The Basics: Immediately Actionable Items
There are two different ways to look at the top local ranking factors: what matters and what you should work on. Several of the key factors to ranking well are out of the typical company’s grasp, so a list of top 10 recommended action-ready factors were compiled in addition to an evaluation of the ranking factor list itself. Those actionable factors are:
- Your physical address matching/listing the city where you’re located.
- Manually verifying your ownership of the company’s Google Places page.
- Having proper category associations for your page and citations.
- Having a large number of “traditional structured citations” for your business (on sites like Internet yellow pages and local place aggregators).
- Having your address listed on your company website, and make sure that address is crawlable.
- Having a well-ranked (PR) company website.
- Having high-quality inbound links to your company website.
- Having your phone number listed on your company website, and making sure that phone number is crawlable.
- Having an accurate local area code listed on your Google Places page.
- Having your city and state listed in the page title for your Google Places landing page.
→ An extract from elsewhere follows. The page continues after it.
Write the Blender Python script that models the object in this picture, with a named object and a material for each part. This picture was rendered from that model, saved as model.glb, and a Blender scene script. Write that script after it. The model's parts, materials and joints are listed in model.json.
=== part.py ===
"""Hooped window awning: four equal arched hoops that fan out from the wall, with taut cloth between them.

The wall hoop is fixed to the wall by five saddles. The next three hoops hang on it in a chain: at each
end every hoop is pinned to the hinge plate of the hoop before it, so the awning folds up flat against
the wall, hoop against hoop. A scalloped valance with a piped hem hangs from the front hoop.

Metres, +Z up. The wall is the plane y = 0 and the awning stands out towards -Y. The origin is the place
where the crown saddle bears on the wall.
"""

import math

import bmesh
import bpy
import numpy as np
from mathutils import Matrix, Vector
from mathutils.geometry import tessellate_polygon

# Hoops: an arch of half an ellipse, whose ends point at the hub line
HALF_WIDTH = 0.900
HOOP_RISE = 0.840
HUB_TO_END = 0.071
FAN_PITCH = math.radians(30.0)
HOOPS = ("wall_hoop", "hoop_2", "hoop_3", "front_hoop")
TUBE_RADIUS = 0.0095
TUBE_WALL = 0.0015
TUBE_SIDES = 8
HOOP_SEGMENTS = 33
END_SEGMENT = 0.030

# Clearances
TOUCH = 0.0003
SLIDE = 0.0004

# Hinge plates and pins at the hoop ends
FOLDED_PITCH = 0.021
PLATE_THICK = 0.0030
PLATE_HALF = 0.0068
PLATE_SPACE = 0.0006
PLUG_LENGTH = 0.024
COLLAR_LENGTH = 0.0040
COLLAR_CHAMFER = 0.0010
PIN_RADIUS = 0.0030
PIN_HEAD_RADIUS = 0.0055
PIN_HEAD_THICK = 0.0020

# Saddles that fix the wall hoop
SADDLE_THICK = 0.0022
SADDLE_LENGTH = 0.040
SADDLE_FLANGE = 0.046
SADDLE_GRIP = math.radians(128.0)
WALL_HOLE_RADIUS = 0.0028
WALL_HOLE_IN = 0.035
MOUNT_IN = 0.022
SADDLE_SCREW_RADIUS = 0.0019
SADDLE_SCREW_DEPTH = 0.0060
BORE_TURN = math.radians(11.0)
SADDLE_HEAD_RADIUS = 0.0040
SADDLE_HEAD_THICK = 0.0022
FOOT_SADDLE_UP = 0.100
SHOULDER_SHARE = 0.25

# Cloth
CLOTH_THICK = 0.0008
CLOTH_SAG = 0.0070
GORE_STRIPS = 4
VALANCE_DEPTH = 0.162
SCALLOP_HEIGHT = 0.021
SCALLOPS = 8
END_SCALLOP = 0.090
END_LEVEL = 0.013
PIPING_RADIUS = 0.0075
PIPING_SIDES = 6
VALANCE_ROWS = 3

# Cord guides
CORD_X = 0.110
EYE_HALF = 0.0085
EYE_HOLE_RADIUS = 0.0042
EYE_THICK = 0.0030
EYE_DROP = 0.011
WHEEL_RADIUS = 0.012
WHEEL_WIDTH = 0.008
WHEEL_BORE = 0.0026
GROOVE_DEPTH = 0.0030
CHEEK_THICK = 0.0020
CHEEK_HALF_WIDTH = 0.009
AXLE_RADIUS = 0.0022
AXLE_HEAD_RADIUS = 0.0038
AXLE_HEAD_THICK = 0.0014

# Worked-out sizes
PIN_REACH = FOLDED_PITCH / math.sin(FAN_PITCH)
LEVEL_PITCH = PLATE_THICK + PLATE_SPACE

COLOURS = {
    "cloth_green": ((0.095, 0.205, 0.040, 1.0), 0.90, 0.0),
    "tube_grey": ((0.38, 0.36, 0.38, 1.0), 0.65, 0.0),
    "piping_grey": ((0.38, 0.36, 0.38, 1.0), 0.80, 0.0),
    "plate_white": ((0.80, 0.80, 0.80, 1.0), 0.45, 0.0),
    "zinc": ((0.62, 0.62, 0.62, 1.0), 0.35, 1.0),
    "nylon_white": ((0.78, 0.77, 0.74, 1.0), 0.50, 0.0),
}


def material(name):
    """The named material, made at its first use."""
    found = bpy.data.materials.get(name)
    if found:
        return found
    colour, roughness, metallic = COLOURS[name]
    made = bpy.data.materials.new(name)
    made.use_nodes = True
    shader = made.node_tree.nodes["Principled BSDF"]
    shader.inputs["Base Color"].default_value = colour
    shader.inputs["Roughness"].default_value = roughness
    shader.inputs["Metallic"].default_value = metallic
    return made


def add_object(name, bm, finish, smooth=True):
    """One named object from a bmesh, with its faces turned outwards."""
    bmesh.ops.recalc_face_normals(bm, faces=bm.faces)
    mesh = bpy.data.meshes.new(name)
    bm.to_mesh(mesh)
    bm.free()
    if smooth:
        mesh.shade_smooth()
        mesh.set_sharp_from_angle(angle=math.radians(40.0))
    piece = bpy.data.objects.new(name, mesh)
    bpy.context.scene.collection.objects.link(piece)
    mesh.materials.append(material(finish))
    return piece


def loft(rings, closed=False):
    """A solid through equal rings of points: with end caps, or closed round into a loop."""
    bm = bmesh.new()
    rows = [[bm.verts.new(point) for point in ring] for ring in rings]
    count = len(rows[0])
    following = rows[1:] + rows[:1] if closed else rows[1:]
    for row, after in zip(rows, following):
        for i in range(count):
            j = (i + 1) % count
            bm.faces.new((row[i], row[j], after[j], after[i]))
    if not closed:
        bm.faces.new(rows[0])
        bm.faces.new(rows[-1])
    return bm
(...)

The items listed above can be treated as a checklist for establishing bare minimums for local search optimization.
The top factors overall may not be items you can immediately tackle, but it’s important to have a good sense of a long-term game plan. Here are some key items to take note of (including a couple minor repeats from the actionable list above), including both positive and negative factors.
- Be thorough, accurate, and complete on your local listings. Include your full address (including ZIP code), phone number, relevant business categories, and relevant service / product keywords in your Places page description.
- Include your service or product name in your business name listing. If at all possible, include your relevant keywords in your business listing title (e.g., “Bob Smith’s Tire Service Center” will do much better than “Bob Smith’s Supermart” when it comes to searches for tire-related companies).
- Build a presence on local listing sites. Make sure you’re present on Google Places, manually verify your page, and build citations on other local sites. It’s also very useful to be cited on blogs, articles, and other web properties.
- Build a website. Include your phone number and address on a crawlable website that is properly optimized.
- Get reviews. Note that I didn’t say “good reviews.” Items 6, 14, 15, and 16 from the list of 79 positive ranking factors are all about reviews – but none of them look at whether the review is good. A high volume of reviews (and especially reviews native to Google Places) help a lot more than a lower volume of top-notch reviews. Whenever you can influence review content, try to have those reviews include category and location keywords.
- Being inconsistent. It hurts to have phone number or address mismatches across your citations or when comparing your Places page to your website.
- Being invisible. Not listing your address or phone number on your Places page, or not having a crawlable address or phone number on your company website, hurts.
- Duplicate or inaccurate content. Listing the same phone number for multiple Google Places pages, having multiple listings with very similar titles, using inaccurate categories, or stuffing keywords into your business title will harm you.
- Using an 800 number. The experts agree that, while it’s less harmful than it has been in the past, listing an 800 number on your Places page hurts your local ranking.
- Bad ratings. While volume is the key to ranking when it comes to reviews, having a low average rating (especially on native Google Places reviews) or negative statements in the reviews will harm your rank.
A Few Final Thoughts
I haven’t personally seen this study in years past, which is honestly a shame: it’s one of the most comprehensive sets of data on local information, and especially current trends, that you can get. The sheer complexity of the study, as well as some divergent opinions, also makes it clear that local optimization is gaining the sort of industry position that SEO has long had.
The two (SEO and LSO) are also very tied together, with the blended search results overtaking many standard SERP listings and highly optimized company sites having an evident impact on local ranking; it’s a synergy, and one that shouldn’t be ignored by any local business.
I was hoping to discuss the overall trends with David Mihm himself, but when approached, he declined to comment (at least as of yet). That leaves the rest of us to banter and speculate as we see fit. So, what are your thoughts on local search in the 2010s?